Это была деятельная и неспокойная жизнь; император проявлял себя в самых разнообразных занятиях, и так было в последующие этап за этапом его пребывания в Галлии и на зимовке, которая происходила в Лионе.

О пребывании императора в столице Галлии известно, в частности, и потому, что Гай продолжал там свою политику зрелищ; гладиаторские игры, бега колесниц, охота в амфитеатре, театральные представления, все было как в Риме. Император прибавил к ним состязание в красноречии на греческом и на латыни, где «побежденные должны были платить победителям награды и сочинять в их честь славословия; а тем, кто меньше всего угодили, было велено стирать свои писания губкой или языком, если они не хотели быть битыми розгами или выкупанными в ближайшей реке» (Светоний, Калигула, 20). Впрочем, этот автор не воспринимает юмора Калигулы!

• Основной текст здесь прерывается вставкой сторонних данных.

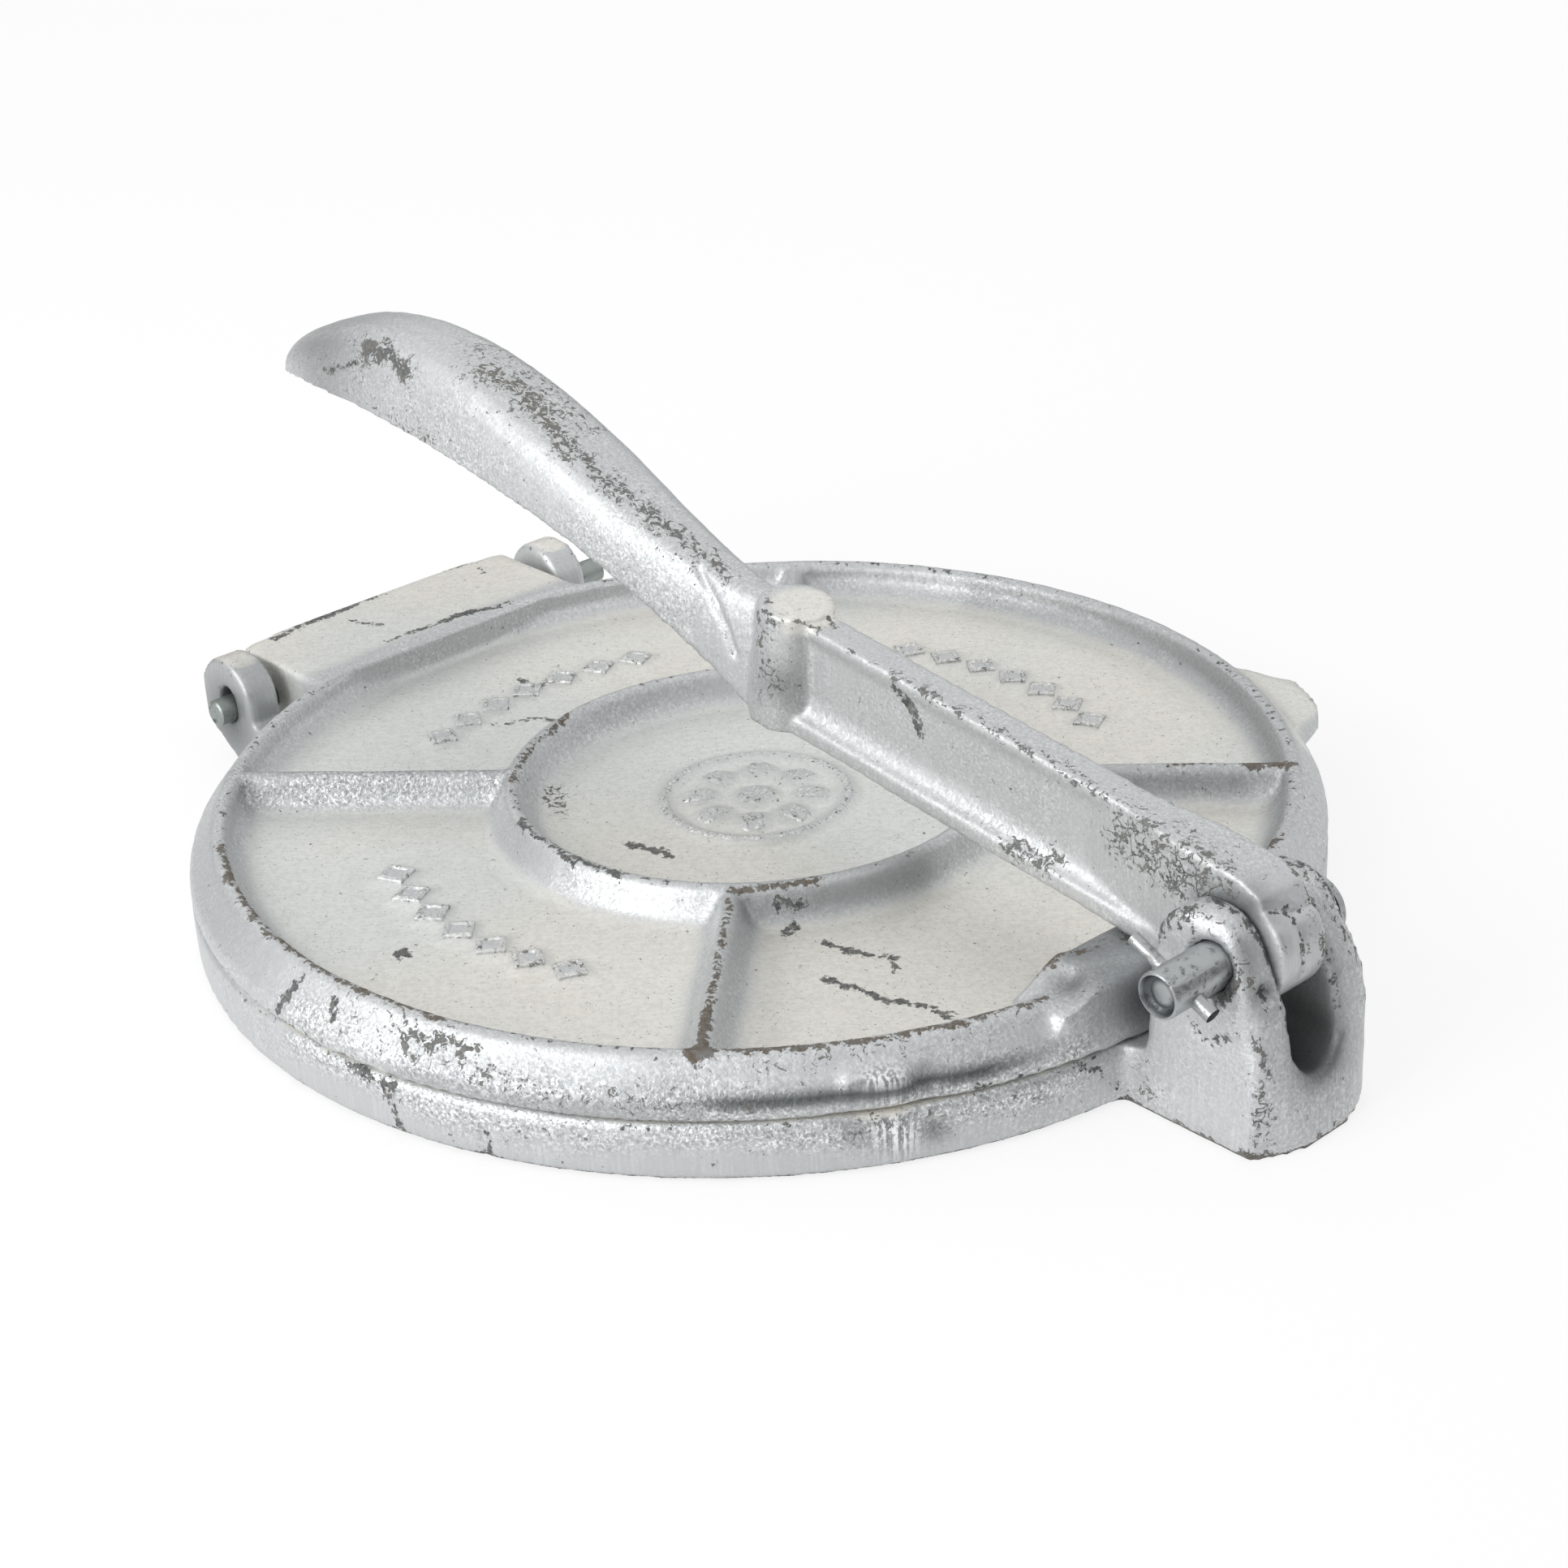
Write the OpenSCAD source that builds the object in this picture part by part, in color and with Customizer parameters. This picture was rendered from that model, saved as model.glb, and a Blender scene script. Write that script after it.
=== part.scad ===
// Tortilla press: two round cast plates hinged at the back, and a long lever on a clevis at the front.
// Frame: +Z up from the table, origin under the centre of the plates, +X toward the clevis, hinge at -X.

/* [Plates] */
// Outer radius of both plates at the line where they meet
plate_r = 104; // [80:0.5:140]
// Height of the base plate above the table
base_h = 10.5; // [8:0.5:16]
// Height of the lid casting from its pressing face to the top of its rim
lid_h = 9.7; // [8:0.1:14]
// Gap between the two pressing faces when the press is closed
face_gap = 0.3; // [0.1:0.1:2]
// Thickness of the lid's plate under its recesses
lid_plate_t = 3.2; // [2.5:0.1:6]
// Thickness of the base's plate over the hollow underside
base_plate_t = 4; // [2.5:0.1:6]
// Distance of the rim's rounded crest inside the plates' edge
rim_in = 6.2; // [4:0.1:15]
// Middle radius of the ring rib
ring_r = 44.7; // [30:0.1:60]
// Half width of a rib at its rounded crest
crest_r = 1.8; // [1:0.1:3]
// Half width of a rib where it meets the plate
rib_foot = 4.2; // [2.5:0.1:7]
// Angle of the first radial rib from the lever's line
rib_turn = 43; // [30:1:60]
// Height of the plain raised ornament
relief_h = 1.0; // [0.3:0.1:2]

/* [Back hinge] */
// Distance of the hinge rod behind the plates' edge
rod_out = 7.5; // [5:0.1:15]
// Height of the hinge rod
rod_z = 12.5; // [10:0.5:20]
// Radius of the hinge rod
rod_r = 2.7; // [1.5:0.1:4]
// Extra height of the ears' upright slots, which let the lid rise over thick dough
rod_float = 1.8; // [0:0.1:6]
// Half width of the lid's hinge tab
tab_half = 33.5; // [20:0.5:60]
// Thickness of each hinge ear
hinge_ear_t = 7.3; // [4:0.1:12]
// Side play between the tab and each ear
tab_play = 2.5; // [0.3:0.1:4]
// Radius of a hinge ear's arched top
hinge_ear_r = 8.8; // [5:0.1:12]

/* [Clevis and pin] */
// Distance of the lever's pin in front of the plates' edge
pin_ahead = 14; // [11:0.5:30]
// Height of the lever's pin
pin_z = 30; // [24:0.5:50]
// Radius of the lever's pin
pin_r = 3.95; // [2.5:0.05:6]
// Width of the slot between the clevis ears
slot_w = 11; // [6:0.1:20]
// Height of the slot's floor above the table
slot_floor = 11; // [6:0.5:20]
// Half width of the clevis block at the table
clevis_half = 14.4; // [9:0.1:24]
// Outer face of the clevis block in front of the pin
clevis_front = 10.5; // [8:0.5:20]
// Gap between the plates' edge and the clevis ears
clevis_gap = 2.6; // [0.5:0.1:5]
// Lean of the clevis block's sides, in degrees
clevis_draft = 3.4; // [0:0.1:8]
// How far the clevis block's outer face swells at the table
clevis_toe = 4.5; // [0.5:0.1:8]
// Length of the pin that stands out of the near ear
pin_out = 11.5; // [6:0.5:20]

/* [Lever] */
// Tilt of the lever when its underside rests on the lid's lug
lever_tilt = 7.5; // [0:0.5:15]
// Distance from the pin to the pressing boss
boss_u = 106.7; // [60:0.5:140]
// Underside of the lever below the pin
lever_low = 9.1; // [7:0.1:14]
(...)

Видимо, в Лионе Цезония родила в конце 39 или в начале 40 года Юлию Друзиллу. Но наши летописцы проявляют интерес к другим делам императора:

«Даже в Галлии он после осуждения сестер устроил распродажу их уборов, утвари, рабов и даже вольноотпущенников по небывалым ценам: эта прибыль его так прельстила, что он выписал из Рима все убранство старого двора, а для доставки собрал все наемные повозки и всю вьючную скотину с мельниц... Чтобы распродать всю эту утварь, он не пожалел ни обманов, ни заискиваний: то попрекал откупщиков скаредностью за то, что им не стыдно быть богаче императора, то притворно жалел, что должен уступать имущество правителей частным лицам. Однажды он узнал, что один богач из провинции заплатил двести тысяч его рабам, рассылавшим приглашения, чтобы хитростью попасть к нему на обед: он остался доволен тем, что эта честь в такой цене, и на следующий день на распродаже послал вручить богачу какую-то безделицу за двести тысяч и позвать на обед от имени самого Цезаря» (Светоний, Калигула, 39).